Improve CFPS System to strengthen the synthesis and modification of collagen in vitro
Because of the repetitive structure and the extremely high proportion of glycine and proline, the expression of collagen in the cell puts great stress on the cell. One factor is the translation attenuation caused by the decrease in the local concentration of amino acids and aminoacyl tRNA, and the other is the poor stability of long RNA. To solve these problems, we adopted and improved cell-free protein synthesis (CFPS) system with T7 RNAP and P4Hc to synthesize collagen in vitro by artificial metabolic compensation. To visually detect collagen expression, we added GFP fluorescent protein to the end of collagen. Fluorescence intensity test results showed that supplementation with proline, glycine, and their tRNA clusters slightly inhibited the expression of normal GFP due to competitive effects, but GFP fused with CO3A1 and ELN were significantly strengthened by this way. Proline hydroxylation mediated by P4Hc* was slightly affected in CFPS system. We further adopted this improved system to synthesis wildtype CO3A1 and ELN, and found that the yields of CO3A1 and ELN increased with addition of translation substrates. These indicated that repeated amino acid sequence will inhibit translation efficiency by insufficient concentration of translation material.

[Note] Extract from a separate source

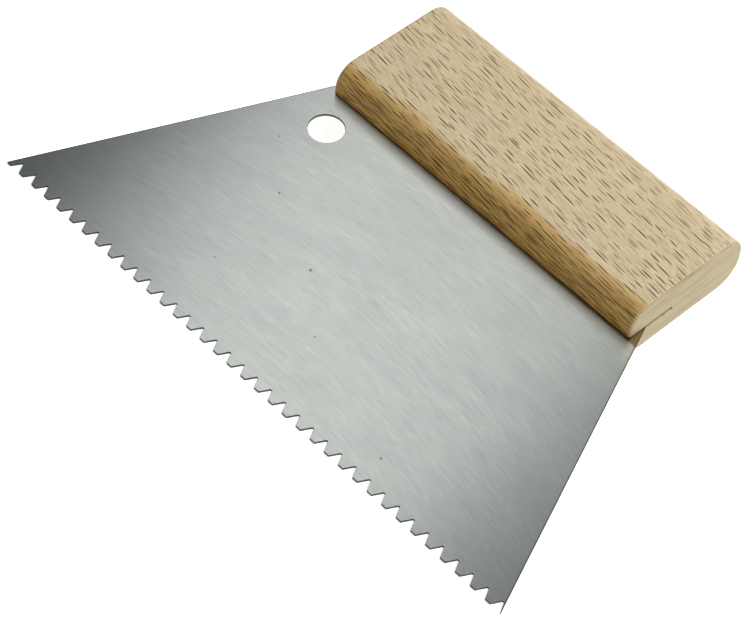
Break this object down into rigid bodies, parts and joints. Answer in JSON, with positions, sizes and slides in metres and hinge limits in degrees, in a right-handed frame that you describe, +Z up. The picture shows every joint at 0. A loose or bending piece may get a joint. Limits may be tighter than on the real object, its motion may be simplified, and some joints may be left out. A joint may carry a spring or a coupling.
{
  "type": "notched trowel",
  "caption": "Notched adhesive spreader: a tapered steel blade with a V-notched edge and a hang hole, held in the saw kerf of a rounded beech bar handle.",
  "frame": {"origin": "on the bench plane under the middle of the tool's footprint, with the tool lying as it comes to rest: on its tooth tips and on the lower front edge of the handle", "axes": "+X along the row of teeth, +Y from the teeth towards the handle, +Z up from the bench; the blade leans up towards the handle by 4.73 degrees"},
  "size_m": [0.18, 0.1226, 0.0193],
  "materials": {
    "blade_steel": "fine brushed, satin",
    "handle_beech": "sanded, unvarnished beech",
    "nail_steel": "bright drawn wire"
  },
  "bodies": {
    "root": {"blade": "blade_steel", "handle": "handle_beech", "retaining_nail_1": "nail_steel", "retaining_nail_2": "nail_steel", "retaining_nail_3": "nail_steel"}
  },
  "joints": []
}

The degradation of RNA is mainly derived from intracellular exonuclease, especially long RNA molecular, which may decrease the translation level of collagen (Qu et al., 2022). Therefore, we used self-circularized ribozyme to circularize collagen mRNA, which can prevent RNA from being attacked by exonuclease (Qu et al., 2022). Through adding guanylate to promote circularization, the fluorescence intensity test results showed that circular mRNA had higher expression efficiency than linear mRNA, and the proline hydroxylated level maintained at about 25-30% in CO3A1 and ELN. We further utilized self-circularized ribozyme to synthesis wildtype CO3A1 and ELN, and found that circular mRNA could increase the yields of CO3A1 and ELN.
Finally, the yields of CO3A1 and ELN increased to 0.31 and 2.58 g/L in CFPS system, and the proline could be effectively hydroxylated in vitro.